So strong is the Irish comedy brand that it must be tempting and entirely possible for that nation's comics to make an entire career out of riffing on familiar Emerald Isle topics, and indeed, there are plenty that do. It's a tempation that Keith Farnan resists in this intelligent, warm and entertaining exploration of the global and personal reasons we have to panic and why, in the end, it's good for us to do so.

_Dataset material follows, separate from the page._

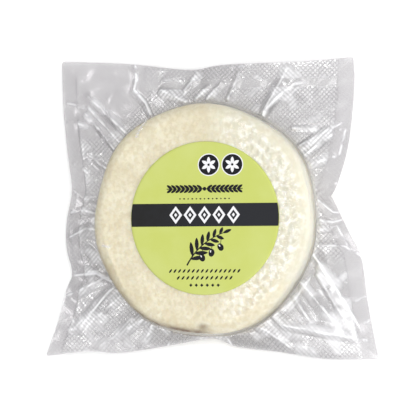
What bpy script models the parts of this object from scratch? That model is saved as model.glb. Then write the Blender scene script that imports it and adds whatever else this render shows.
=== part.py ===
"""A round of fresh feta sealed in a clear vacuum pouch, with a round label on its face.

Metres, +Z up. The pack lies on its back with the label up, and the origin is on the surface it lies on,
under the middle of the pouch. The pouch is one closed solid with the cheese in it: the film is drawn tight
over the round, turns out at the seam level and runs on as a pleated skirt to the cut edge of the pouch.
"""

import math

import bmesh
import bpy
from mathutils import Matrix, Vector

MM = 0.001

# The cheese: a pressed round with soft edges
ROUND_HALF_WIDTH = 56.0 * MM
ROUND_HALF_LENGTH = 58.0 * MM
ROUND_HEIGHT = 23.2 * MM
TOP_EDGE_RADIUS = 6.5 * MM
BASE_EDGE_RADIUS = 4.5 * MM
# Waves of the hand-filled outline: height, number round the edge, place of the first crest
ROUND_WAVES = ((1.1 * MM, 1, 298), (0.25 * MM, 3, 34), (0.4 * MM, 4, 36), (0.5 * MM, 7, 35))

# The pouch: seam level at the round, fall to the cut edge, and thickness of the two films with trapped air
SEAM_LEVEL = 8.0 * MM
SKIRT_FALL = 4.0 * MM
SKIRT_FALL_POWER = 1.2
SKIRT_THICKNESS = 1.2 * MM
EDGE_THICKNESS = 0.8 * MM
WALL_LEAN = 0.6 * MM
SEAM_FILLET = 2.0 * MM
MOST_FILLET_SHARE = 0.42
EDGE_WAVES = ((0.8 * MM, 4, 70), (0.7 * MM, 7, 15), (0.4 * MM, 11, 200))

# The pouch's cut outline from the middle of the round, in millimetres: corners, and what each side passes
TOP_SIDE = ((-77.1, 80.2), (-42.0, 78.3), (-9.5, 74.6), (8.0, 76.7), (46.0, 77.3), (74.6, 79.1))
RIGHT_SIDE = (
    (74.6, 79.1), (75.1, 64.0), (72.0, 35.4), (66.0, 14.6), (63.3, 11.0),
    (65.4, 7.0), (72.9, -8.8), (78.6, -20.5), (82.4, -44.4), (87.4, -70.5),
)
BOTTOM_SIDE = (
    (87.4, -70.5), (60.7, -70.6), (37.2, -67.3), (15.7, -64.9), (7.9, -61.9),
    (1.2, -60.8), (-18.1, -64.0), (-46.0, -68.2), (-61.4, -67.3), (-85.4, -69.9),
)
LEFT_SIDE = (
    (-85.4, -69.9), (-78.6, -51.0), (-74.8, -36.3), (-71.6, -28.2), (-74.8, -15.0),
    (-74.6, -2.0), (-71.1, 14.6), (-73.8, 33.0), (-76.4, 55.0), (-77.1, 80.2),
)

# Pleats: degrees at the round, degrees and millimetres from the middle where each runs out,
# and its height and half width at the round in millimetres
PLEATS = (
    (2, -3, 70, 2.6, 5.4), (14, 9, 68, 1.8, 5.0), (26, 26, 80, 2.2, 5.6), (37, 35, 86, 3.4, 5.4),
    (48, 44, 94, 2.6, 5.2), (60, 55, 92, 3.6, 5.4), (71, 67, 86, 3.6, 5.8), (82, 78, 76, 2.0, 5.2),
    (93, 88, 72, 2.0, 5.2), (105, 97, 76, 2.8, 5.4), (119, 117, 90, 3.8, 5.4), (133, 135, 98, 3.4, 6.4),
    (145, 140, 92, 3.2, 5.2), (157, 152, 78, 2.4, 5.2), (171, 174, 72, 2.4, 5.4), (185, 188, 74, 2.2, 5.4),
    (200, 199, 76, 2.0, 5.4), (213, 218, 96, 3.8, 6.0), (225, 226, 92, 2.4, 5.2), (236, 229, 96, 3.4, 6.0),
    (249, 245, 76, 2.2, 5.2), (263, 263, 68, 1.2, 5.0), (281, 283, 68, 1.4, 5.0), (295, 300, 76, 2.2, 5.4),
    (307, 317, 98, 3.4, 5.8), (318, 321, 100, 3.0, 5.6), (329, 324, 98, 3.4, 5.8), (340, 328, 92, 3.2, 5.4),
    (351, 347, 76, 2.4, 5.4),
)
PLEAT_SPREAD = 0.16
PLEAT_RUN_OUT = 0.8
PLEAT_CREST = 1.5
PLEAT_SHARE_UNDER = 0.35
PLEAT_LOSS_AT_EDGE = 0.75
GUSSET_SHARE = 0.9

# The label: a round sticker on the film
LABEL_RADIUS = 38.0 * MM
LABEL_THICKNESS = 0.3 * MM
LABEL_OFFSET = (3.6 * MM, -0.9 * MM)
CLEARANCE = 0.3 * MM

# Fineness of the solids
MERGE_DISTANCE = 0.01 * MM
STEPS_ROUND = 160
SIDE_STEPS = 12
LABEL_STEPS = 96
TOP_FACE_RINGS = (0.0, 0.45, 0.74, 0.90, 1.0)
BASE_FACE_RINGS = (0.0, 0.6, 1.0)
TOP_EDGE_TURNS = (25, 50, 72, 90)
BASE_EDGE_TURNS = (35, 65, 90)
FILLET_TURNS = (0, 45, 90)
SKIRT_RINGS = (0.14, 0.29, 0.46, 0.64, 0.82, 1.0)


def clear_scene():
    for obj in list(bpy.data.objects):
        bpy.data.objects.remove(obj)


def material(name, colour, roughness):
    mat = bpy.data.materials.new(name)
    mat.use_nodes = True
    shader = mat.node_tree.nodes["Principled BSDF"]
    shader.inputs["Base Color"].default_value = (*colour, 1)
    shader.inputs["Roughness"].default_value = roughness
    shader.inputs["Metallic"].default_value = 0
    return mat


def waves(angle, table):
    """Sum of cosine waves round the pack at this angle."""
    return sum(height * math.cos(count * (angle - math.radians(first))) for height, count, first in table)


def round_radius(angle):
    """Distance from the middle of the cheese to its side."""
    ellipse = math.hypot(math.cos(angle) / ROUND_HALF_WIDTH, math.sin(angle) / ROUND_HALF_LENGTH)
    return 1 / ellipse + waves(angle, ROUND_WAVES)


def smooth_side(points):
    """One side of the outline as a smooth curve through its points, without its last point."""
    known = [Vector(p) * MM for p in points]
    padded = [2 * known[0] - known[1], *known, 2 * known[-1] - known[-2]]
    curve = []
    for before, start, end, after in zip(padded, padded[1:], padded[2:], padded[3:]):
        for step in range(SIDE_STEPS):
            t = step / SIDE_STEPS
            along, bend = end - before, 2 * before - 5 * start + 4 * end - after
            twist = 3 * (start - end) + after - before
            curve.append(start + 0.5 * t * (along + t * (bend + t * twist)))
    return curve


def pouch_outline():
    """The cut edge of the pouch, clockwise from its top left corner."""
    return [point for side in (TOP_SIDE, RIGHT_SIDE, BOTTOM_SIDE, LEFT_SIDE) for point in smooth_side(side)]


def edge_point(outline, angle):
    """Where a ray from the middle of the cheese leaves the pouch. A corner takes the ray nearest to it."""
    half_step = math.pi / STEPS_ROUND
    for corner in (side[0] for side in (TOP_SIDE, RIGHT_SIDE, BOTTOM_SIDE, LEFT_SIDE)):
        if abs(turn_between(math.atan2(corner[1], corner[0]), angle)) < half_step:
            return Vector(corner) * MM
    ray = Vector((math.cos(angle), math.sin(angle)))
    for start, end in zip(outline, outline[1:] + outline[:1]):
        before, after = ray.cross(start), ray.cross(end)
        if before * after <= 0 < ray.dot(start + end) and before != after:
            return start.lerp(end, before / (before - after))
    raise ValueError("the outline leaves this side of the cheese open")


def turn_between(one, other):
    """Signed angle from one direction to another, within half a turn."""
    return (other - one + math.pi) % (2 * math.pi) - math.pi


def pleat_height(angle, distance):
    """Height of the pleats over the flat skirt, at an angle and a distance from the middle."""
    height = 0.0
    for first, last, reach, rise, half_width in PLEATS:
        start = round_radius(math.radians(first))
        share = (distance - start) / (reach * MM - start)
        if share >= 1:
            continue
        share = max(share, 0.0)
        crest = math.radians(first + (last - first) * share)
        aside = abs(turn_between(crest, angle)) * distance
        width = half_width * MM + PLEAT_SPREAD * max(distance - start, 0.0)
        if aside < width:
            height += rise * MM * (1 - share) ** PLEAT_RUN_OUT * (1 - aside / width) ** PLEAT_CREST
    return height


def fillet_size(angle, room):
    """Radius of the turn from the cheese's side out to the skirt: wide where a pleat runs up the side."""
    pleat = pleat_height(angle, round_radius(angle))
    return min(SEAM_FILLET + GUSSET_SHARE * pleat, MOST_FILLET_SHARE * room)


def skirt_level(angle, share, distance, side):
    """Height of the skirt's face, from the seam at share 0 to the cut edge at share 1."""
    middle = SEAM_LEVEL - SKIRT_FALL * share**SKIRT_FALL_POWER + waves(angle, EDGE_WAVES) * share
    half = 0.5 * (SKIRT_THICKNESS + (EDGE_THICKNESS - SKIRT_THICKNESS) * share)
    pleats = pleat_height(angle, distance) * (1 - PLEAT_LOSS_AT_EDGE * share**2)
    return middle + half + pleats if side > 0 else middle - half + PLEAT_SHARE_UNDER * pleats


def section(angle, edge, side):
    """Points from the middle of the round to the cut edge, as distance and height, on one face of the pack."""
    radius = round_radius(angle)
    room = edge.length - radius
    fillet = fillet_size(angle, room) if side > 0 else min(SEAM_FILLET, MOST_FILLET_SHARE * room)
    foot = radius + WALL_LEAN + fillet
    seam = skirt_level(angle, 0.0, foot, side)
    if side > 0:
        corner, level, turns, rings = TOP_EDGE_RADIUS, ROUND_HEIGHT, TOP_EDGE_TURNS, TOP_FACE_RINGS
    else:
        corner, level, turns, rings = BASE_EDGE_RADIUS, 0.0, BASE_EDGE_TURNS, BASE_FACE_RINGS
    points = [(ring * (radius - corner), level) for ring in rings]
    for turn in map(math.radians, turns):
        points.append((radius - corner * (1 - math.sin(turn)), level - side * corner * (1 - math.cos(turn))))
    for turn in map(math.radians, FILLET_TURNS):
        points.append((foot - fillet * math.cos(turn), seam + side * fillet * (1 - math.sin(turn))))
    for share in SKIRT_RINGS:
        distance = foot + (edge.length - foot) * share
        points.append((distance, skirt_level(angle, share, distance, side)))
    return points


def turned_blank(front_rings, back_rings):
    """A turned plate, one unit between its rings, front rings above and back rings below."""
    profile = [(ring, 1.0) for ring in range(front_rings)]
    profile += [(ring, -1.0) for ring in reversed(range(back_rings))]
    mesh = bpy.data.meshes.new("blank")
    edges = [(i, i + 1) for i in range(len(profile) - 1)]
    mesh.from_pydata([(x, 0, z) for x, z in profile], edges, [])
    blank = bpy.data.objects.new("blank", mesh)
    bpy.context.scene.collection.objects.link(blank)
    screw = blank.modifiers.new("turn", "SCREW")
    screw.steps = screw.render_steps = STEPS_ROUND
    screw.use_merge_vertices = True
    screw.merge_threshold = MERGE_DISTANCE
    screw.use_normal_calculate = True
    screw.use_normal_flip = True
    return blank


def ring_places(angle, outline, side):
    """Where each ring of one face of the pouch passes this angle, from the middle out."""
    edge = edge_point(outline, angle)
    ray = Vector((math.cos(angle), math.sin(angle)))
    points = section(angle, edge, side)
    inner = len(points) - len(SKIRT_RINGS)
    places = []
    for ring, (distance, level) in enumerate(points):
        outward = max(0, ring + 1 - inner) / len(SKIRT_RINGS)
        place = ray.lerp(edge.normalized(), outward) * distance
        places.append((place.x, place.y, level))
    return places


def make_pouch(collection):
    """The turned blank, with each ring drawn to the section of the pack at its angle."""
    shared = len(FILLET_TURNS) + len(SKIRT_RINGS)
    blank = turned_blank(
        len(TOP_FACE_RINGS) + len(TOP_EDGE_TURNS) + shared,
        len(BASE_FACE_RINGS) + len(BASE_EDGE_TURNS) + shared,
    )
    graph = bpy.context.evaluated_depsgraph_get()
    mesh = bpy.data.meshes.new_from_object(blank.evaluated_get(graph))
    bpy.data.objects.remove(blank)
    outline = pouch_outline()
    places = {
        (step, side): ring_places(2 * math.pi * step / STEPS_ROUND, outline, side)
        for step in range(STEPS_ROUND)
        for side in (1, -1)
    }
    for vertex in mesh.vertices:
        x, y, z = vertex.co
        step = round(math.atan2(y, x) / (2 * math.pi) * STEPS_ROUND) % STEPS_ROUND
        vertex.co = places[step, 1 if z > 0 else -1][round(math.hypot(x, y))]
    pouch = bpy.data.objects.new("pouch", mesh)
    collection.objects.link(pouch)
    mesh.materials.append(material("cheese_in_film", (0.86, 0.80, 0.62), 0.3))
    mesh.shade_smooth()
    return pouch


def make_label(collection):
    """A thin round sticker, just clear of the film over the cheese."""
    mesh = bpy.data.meshes.new("label")
    shape = bmesh.new()
    bmesh.ops.create_cone(
        shape,
        cap_ends=True,
        segments=LABEL_STEPS,
        radius1=LABEL_RADIUS,
        radius2=LABEL_RADIUS,
        depth=LABEL_THICKNESS,
    )
    shape.to_mesh(mesh)
    shape.free()
    label = bpy.data.objects.new("label", mesh)
    collection.objects.link(label)
    label.location = (*LABEL_OFFSET, ROUND_HEIGHT + CLEARANCE + LABEL_THICKNESS / 2)
    mesh.materials.append(material("label_paper", (0.62, 0.74, 0.20), 0.5))
    return label


def box_middle(mesh):
    """Middle of a mesh's box across the table."""
    spans = [[vertex.co[axis] for vertex in mesh.vertices] for axis in (0, 1)]
    return Vector(((min(span) + max(span)) / 2 for span in spans)).to_3d()


def main():
    clear_scene()
    collection = bpy.data.collections.new("feta_pack")
    bpy.context.scene.collection.children.link(collection)
    pouch = make_pouch(collection)
    label = make_label(collection)
    middle = box_middle(pouch.data)
    pouch.data.transform(Matrix.Translation(-middle))
    label.location -= middle


main()
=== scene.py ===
"""The looks of a vacuum-packed round of fresh cheese: curd, embossed film, label, stage and light.

Metres, +Z up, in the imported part's frame. Places on the pack are measured from the middle of the
round, and places on the print from the middle of the label.
"""

import math

import bpy
import numpy as np
from mathutils import Matrix, Vector, noise


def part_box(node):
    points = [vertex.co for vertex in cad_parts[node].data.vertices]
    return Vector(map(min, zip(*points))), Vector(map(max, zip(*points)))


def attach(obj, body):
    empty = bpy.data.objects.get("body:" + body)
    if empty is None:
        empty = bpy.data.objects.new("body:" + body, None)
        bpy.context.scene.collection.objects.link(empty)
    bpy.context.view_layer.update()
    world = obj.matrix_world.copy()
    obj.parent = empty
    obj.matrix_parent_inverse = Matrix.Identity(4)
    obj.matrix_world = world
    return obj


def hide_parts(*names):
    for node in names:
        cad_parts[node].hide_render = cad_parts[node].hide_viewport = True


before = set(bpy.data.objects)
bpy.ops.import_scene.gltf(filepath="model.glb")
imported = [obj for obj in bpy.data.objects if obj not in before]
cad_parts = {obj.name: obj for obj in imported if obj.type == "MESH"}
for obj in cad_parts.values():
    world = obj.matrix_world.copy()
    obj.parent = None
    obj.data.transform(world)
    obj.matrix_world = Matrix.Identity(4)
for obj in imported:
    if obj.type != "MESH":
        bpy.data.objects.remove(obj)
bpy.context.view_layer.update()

MM = 0.001
BODY = "root"
TURN = 2 * math.pi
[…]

The energy, enthusiasm and slight unhingedness with which Farnan starts, kicking off with a rapid-fire prediction of the front row punters' deaths, is sustained throughout and helps lift the show as he probes into dark corners, as well as on a few occssions when some gags don't quite hit the spot. Well known for his political engagement, he's on wonderful, incisive form again here, with an IRA-led mission to stop an asteroid hitting earth (and why the Ulster Unionists would object) and an almost endearing little foresight of the day electrical applicances rise up to avenge the death of World War Two codebreaker Alan Turing.
It's an ambitious show with a complex theme that Farnan isn't always able to pivot back to successfully. His frequent on-the-spot explorations of ideas that have just occurred to him—a joy though they are to behold—perhaps serve to deny the show the coherence and completeness it would otherwise have, but with tangents as hilarious as these, he can be forgiven.